- [Record set]:
•••••
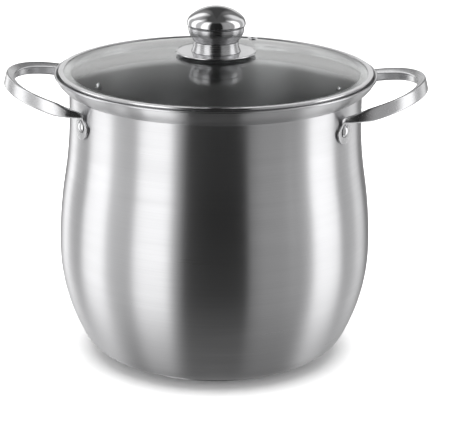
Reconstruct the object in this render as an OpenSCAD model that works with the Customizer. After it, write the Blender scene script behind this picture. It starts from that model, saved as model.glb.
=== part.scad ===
// Stainless steel water bath canner: a belly-shaped stockpot with two strap handles,
// a glass lid with a steel knob, and a wire jar rack with folding bails inside.
// Millimetres. Z is up, the base stands on z = 0 and the handles point along +X and -X.

/* [Pot] */
// Outer radius of the straight neck
neck_r = 146; // [143:0.5:149]
// Outer radius of the belly at its widest
belly_r = 157.3; // [155:0.1:160]
// Height of the widest part of the belly
belly_z = 112; // [105:1:120]
// Height where the neck becomes straight
neck_z = 250; // [240:1:255]
// Height of the crease between the neck and the flared rim
crease_z = 273; // [272:0.5:274]
// Thickness of the pot wall
wall = 1; // [0.8:0.1:1.2]
// Radius of the rounded lip at the top of the flare
lip_bead_r = 1.2; // [1:0.1:1.4]

/* [Base] */
// Radius of the base cap where it stands
base_r = 106; // [100:1:108]
// Height of the underside of the pot's own floor
floor_z = 3.5; // [3:0.1:4]
// Thickness of the sheet that encloses the base
cap_wall = 0.6; // [0.5:0.1:0.8]

/* [Handles] */
// Angle between a handle's middle and each of its rivets, seen from above
rivet_angle = 30.4; // [30:0.1:32]
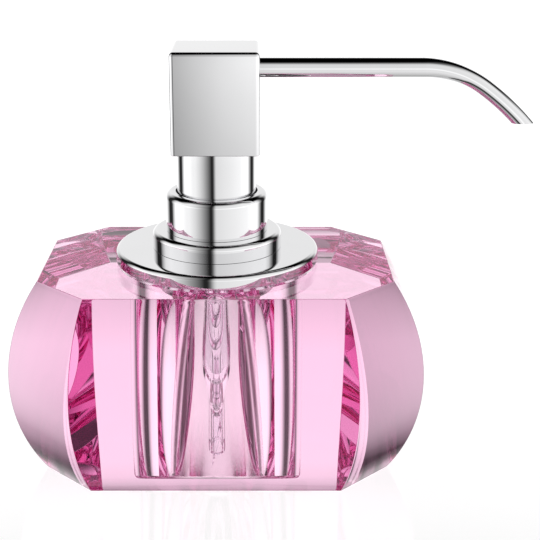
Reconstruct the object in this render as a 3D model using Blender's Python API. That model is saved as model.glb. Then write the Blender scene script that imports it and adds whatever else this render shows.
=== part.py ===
"""A countertop soap dispenser: an eight-sided cut crystal bottle with bulging faces, and a
chrome-plated press pump with a square head and a bent spout.

Metres, +Z up. The origin is the middle of the crystal's flat base, the spout points along +X
and the front of the bottle faces -Y. Each object is one physical piece.
"""

import math

import bmesh
import bpy
from mathutils import Matrix, Vector

MM = 0.001
GAP = 0.3 * MM  # left between pieces that touch
TURNED_SEGMENTS = 40  # round a visible turned piece
INNER_SEGMENTS = 24  # round a hidden one
PIPE_SIDES = 16
LINER_SIDES = 10
FILLET_STEPS = 4

# Crystal: a rectangle with 45 degree corners, the same at the base and the top
CRYSTAL_LENGTH = 97.5 * MM
CRYSTAL_DEPTH = 65.4 * MM
CRYSTAL_HEIGHT = 56.6 * MM
CORNER_CUT = 14.1 * MM
FACE_BULGE = 8.85 * MM  # how far each side face swells out at mid height
BULGE_LEVELS = 24
BORE_RADIUS = 24.0 * MM
BORE_FLOOR = 5.5 * MM
BORE_FILLET = 1.0 * MM
BORE_SEGMENTS = 48

# Flange, with the threaded neck under it
FLANGE_RADIUS = 28.75 * MM
FLANGE_BASE = CRYSTAL_HEIGHT + 0.8 * MM
FLANGE_TOP = 61.3 * MM
FLANGE_FILLET = 1.3 * MM
NECK_RADIUS = 15.8 * MM
NECK_BORE = 13.8 * MM
NECK_BOTTOM = 49.5 * MM
SEAL_RING_INNER = 24.6 * MM
SEAL_RING_OUTER = 28.2 * MM

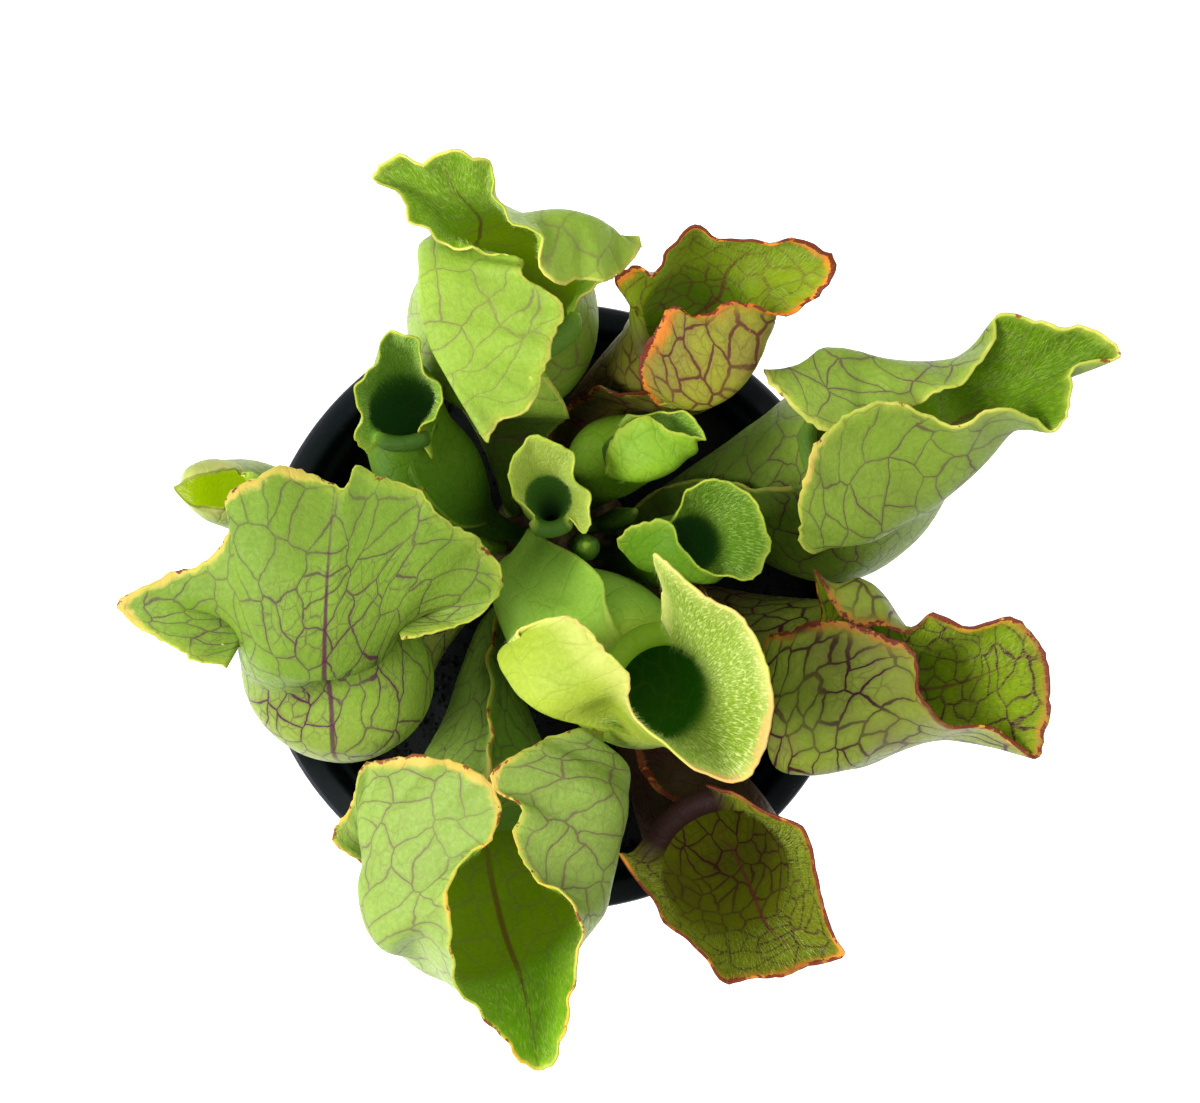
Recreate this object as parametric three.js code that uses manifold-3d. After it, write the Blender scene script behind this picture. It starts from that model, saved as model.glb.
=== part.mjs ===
// A purple pitcher plant (Sarracenia purpurea habit) in a round nursery pot.
// Millimetres, +Z up, the pot stands on Z = 0 with its axis on the Z axis.
import * as THREE from "three";
import Module from "manifold-3d";

const wasm = await Module();
wasm.setup();

// ---- driving dimensions -------------------------------------------------------------------

const potHeight = 105;
const rimRadius = 63.5;
const potSides = 40;
const drainHoleRadius = 4;
const drainHoleCircle = 31;
const drainHoleCount = 6;

const soilTop = 91;
const soilBottom = 3.4;
const soilSides = 36;
const fitGap = 0.3;
const mergeWithin = 0.15;

const crownCentre = { x: 0.5, y: 13 };
const crownRadius = 16;
const crownTop = 95.5;
const crownBottom = 75;
const crownSides = 20;

// The leaves are laid out on a plan drawn at the level of the pot rim, as it looks from a point
// above the pot. A plan point [x, y, h] lies on the sight line through x, y at h above the rim.
const viewpoint = { x: 8.8, y: 11.6, height: 480 };

const bigLeaf = {
  wall: 0.9,
  tubeSteps: [0.14, 0.3, 0.46, 0.6, 0.74, 0.87, 1],
  hoodSteps: [0.22, 0.5, 0.78, 1],
  lipRadius: 1.3,
  arch: 0.15,
};
const smallLeaf = {
  wall: 0.7,
  tubeSteps: [0.2, 0.4, 0.6, 0.8, 1],
  hoodSteps: [0.35, 0.7, 1],
  lipRadius: 0.8,
  arch: 0.1,
};
const stalkRows = 2;
const wingRoot = 1.0;
const wingEdge = 0.45;
const wingRootShare = 0.35;
const lipRoll = 1.15 * Math.PI;
const budSides = 10;
const budSteps = 8;

// ---- leaf table ---------------------------------------------------------------------------
// spine: [x, y, h, radius across, radius front to back] from the foot in the crown to the mouth
// back:  azimuth the back of the mouth faces, degrees from +X
// wing:  [share of the length, width, lean in degrees]
// hood:  [angle round the mouth from its back, margin x, y, h, and where it is bent x, y, h]

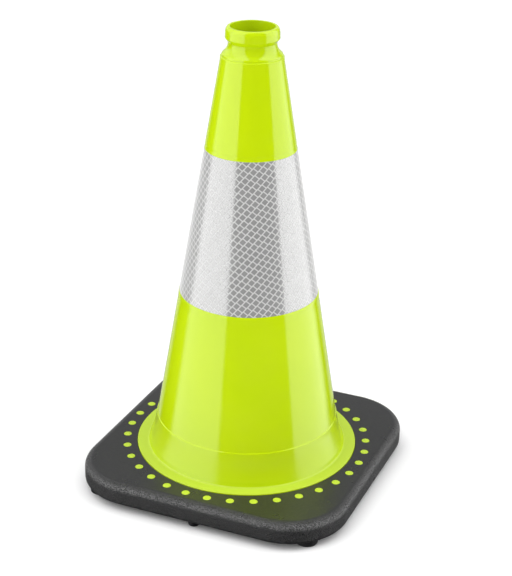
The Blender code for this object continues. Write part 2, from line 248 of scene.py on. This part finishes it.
•••••
- [What you have to do]: All of the entries must be quoted exactly; please include each one.

- [Written solution]:
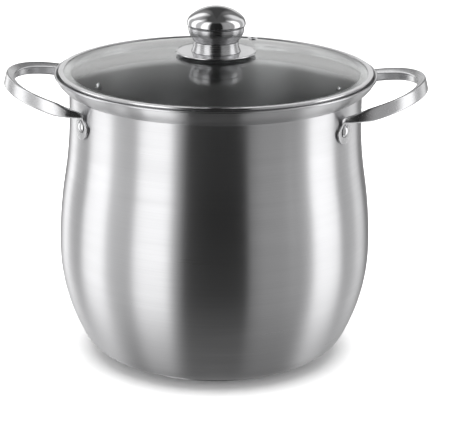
Reconstruct the object in this render as an OpenSCAD model that works with the Customizer. After it, write the Blender scene script behind this picture. It starts from that model, saved as model.glb.
=== part.scad ===
// Stainless steel water bath canner: a belly-shaped stockpot with two strap handles,
// a glass lid with a steel knob, and a wire jar rack with folding bails inside.
// Millimetres. Z is up, the base stands on z = 0 and the handles point along +X and -X.

/* [Pot] */
// Outer radius of the straight neck
neck_r = 146; // [143:0.5:149]
// Outer radius of the belly at its widest
belly_r = 157.3; // [155:0.1:160]
// Height of the widest part of the belly
belly_z = 112; // [105:1:120]
// Height where the neck becomes straight
neck_z = 250; // [240:1:255]
// Height of the crease between the neck and the flared rim
crease_z = 273; // [272:0.5:274]
// Thickness of the pot wall
wall = 1; // [0.8:0.1:1.2]
// Radius of the rounded lip at the top of the flare
lip_bead_r = 1.2; // [1:0.1:1.4]

/* [Base] */
// Radius of the base cap where it stands
base_r = 106; // [100:1:108]
// Height of the underside of the pot's own floor
floor_z = 3.5; // [3:0.1:4]
// Thickness of the sheet that encloses the base
cap_wall = 0.6; // [0.5:0.1:0.8]

/* [Handles] */
// Angle between a handle's middle and each of its rivets, seen from above
rivet_angle = 30.4; // [30:0.1:32]
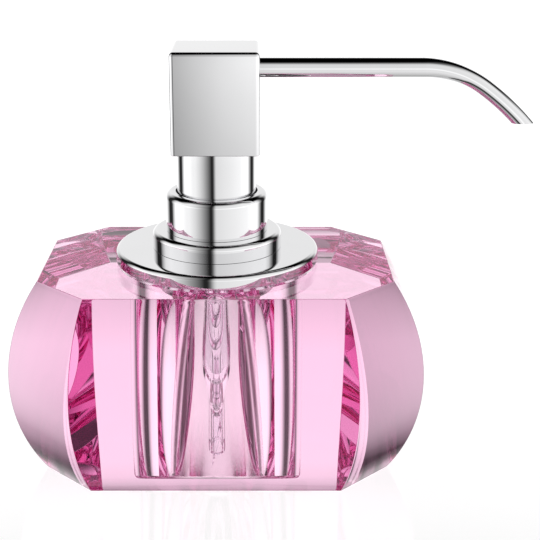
Reconstruct the object in this render as a 3D model using Blender's Python API. That model is saved as model.glb. Then write the Blender scene script that imports it and adds whatever else this render shows.
=== part.py ===
"""A countertop soap dispenser: an eight-sided cut crystal bottle with bulging faces, and a
chrome-plated press pump with a square head and a bent spout.

Metres, +Z up. The origin is the middle of the crystal's flat base, the spout points along +X
and the front of the bottle faces -Y. Each object is one physical piece.
"""

import math

import bmesh
import bpy
from mathutils import Matrix, Vector

MM = 0.001
GAP = 0.3 * MM  # left between pieces that touch
TURNED_SEGMENTS = 40  # round a visible turned piece
INNER_SEGMENTS = 24  # round a hidden one
PIPE_SIDES = 16
LINER_SIDES = 10
FILLET_STEPS = 4

# Crystal: a rectangle with 45 degree corners, the same at the base and the top
CRYSTAL_LENGTH = 97.5 * MM
CRYSTAL_DEPTH = 65.4 * MM
CRYSTAL_HEIGHT = 56.6 * MM
CORNER_CUT = 14.1 * MM
FACE_BULGE = 8.85 * MM  # how far each side face swells out at mid height
BULGE_LEVELS = 24
BORE_RADIUS = 24.0 * MM
BORE_FLOOR = 5.5 * MM
BORE_FILLET = 1.0 * MM
BORE_SEGMENTS = 48

# Flange, with the threaded neck under it
FLANGE_RADIUS = 28.75 * MM
FLANGE_BASE = CRYSTAL_HEIGHT + 0.8 * MM
FLANGE_TOP = 61.3 * MM
FLANGE_FILLET = 1.3 * MM
NECK_RADIUS = 15.8 * MM
NECK_BORE = 13.8 * MM
NECK_BOTTOM = 49.5 * MM
SEAL_RING_INNER = 24.6 * MM
SEAL_RING_OUTER = 28.2 * MM

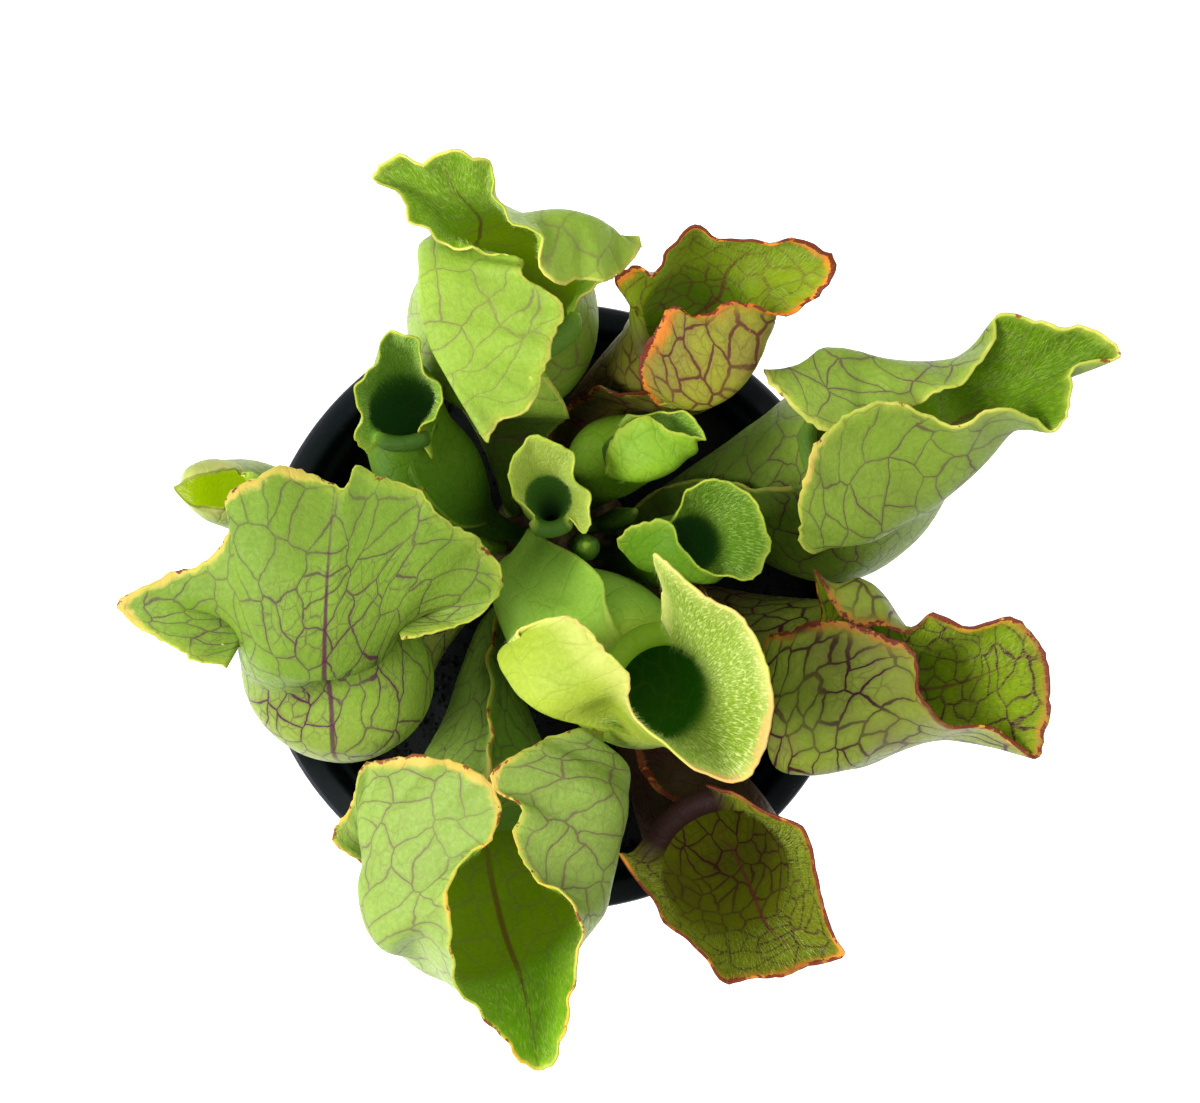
Recreate this object as parametric three.js code that uses manifold-3d. After it, write the Blender scene script behind this picture. It starts from that model, saved as model.glb.
=== part.mjs ===
// A purple pitcher plant (Sarracenia purpurea habit) in a round nursery pot.
// Millimetres, +Z up, the pot stands on Z = 0 with its axis on the Z axis.
import * as THREE from "three";
import Module from "manifold-3d";

const wasm = await Module();
wasm.setup();

// ---- driving dimensions -------------------------------------------------------------------

const potHeight = 105;
const rimRadius = 63.5;
const potSides = 40;
const drainHoleRadius = 4;
const drainHoleCircle = 31;
const drainHoleCount = 6;

const soilTop = 91;
const soilBottom = 3.4;
const soilSides = 36;
const fitGap = 0.3;
const mergeWithin = 0.15;

const crownCentre = { x: 0.5, y: 13 };
const crownRadius = 16;
const crownTop = 95.5;
const crownBottom = 75;
const crownSides = 20;

// The leaves are laid out on a plan drawn at the level of the pot rim, as it looks from a point
// above the pot. A plan point [x, y, h] lies on the sight line through x, y at h above the rim.
const viewpoint = { x: 8.8, y: 11.6, height: 480 };

const bigLeaf = {
  wall: 0.9,
  tubeSteps: [0.14, 0.3, 0.46, 0.6, 0.74, 0.87, 1],
  hoodSteps: [0.22, 0.5, 0.78, 1],
  lipRadius: 1.3,
  arch: 0.15,
};
const smallLeaf = {
  wall: 0.7,
  tubeSteps: [0.2, 0.4, 0.6, 0.8, 1],
  hoodSteps: [0.35, 0.7, 1],
  lipRadius: 0.8,
  arch: 0.1,
};
const stalkRows = 2;
const wingRoot = 1.0;
const wingEdge = 0.45;
const wingRootShare = 0.35;
const lipRoll = 1.15 * Math.PI;
const budSides = 10;
const budSteps = 8;

// ---- leaf table ---------------------------------------------------------------------------
// spine: [x, y, h, radius across, radius front to back] from the foot in the crown to the mouth
// back:  azimuth the back of the mouth faces, degrees from +X
// wing:  [share of the length, width, lean in degrees]
// hood:  [angle round the mouth from its back, margin x, y, h, and where it is bent x, y, h]

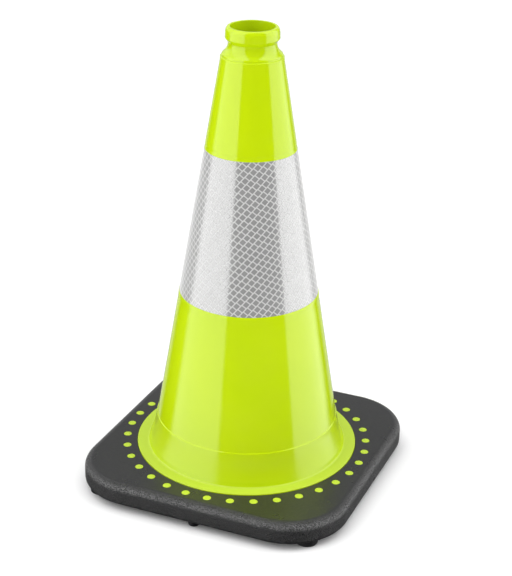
The Blender code for this object continues. Write part 2, from line 248 of scene.py on. This part finishes it.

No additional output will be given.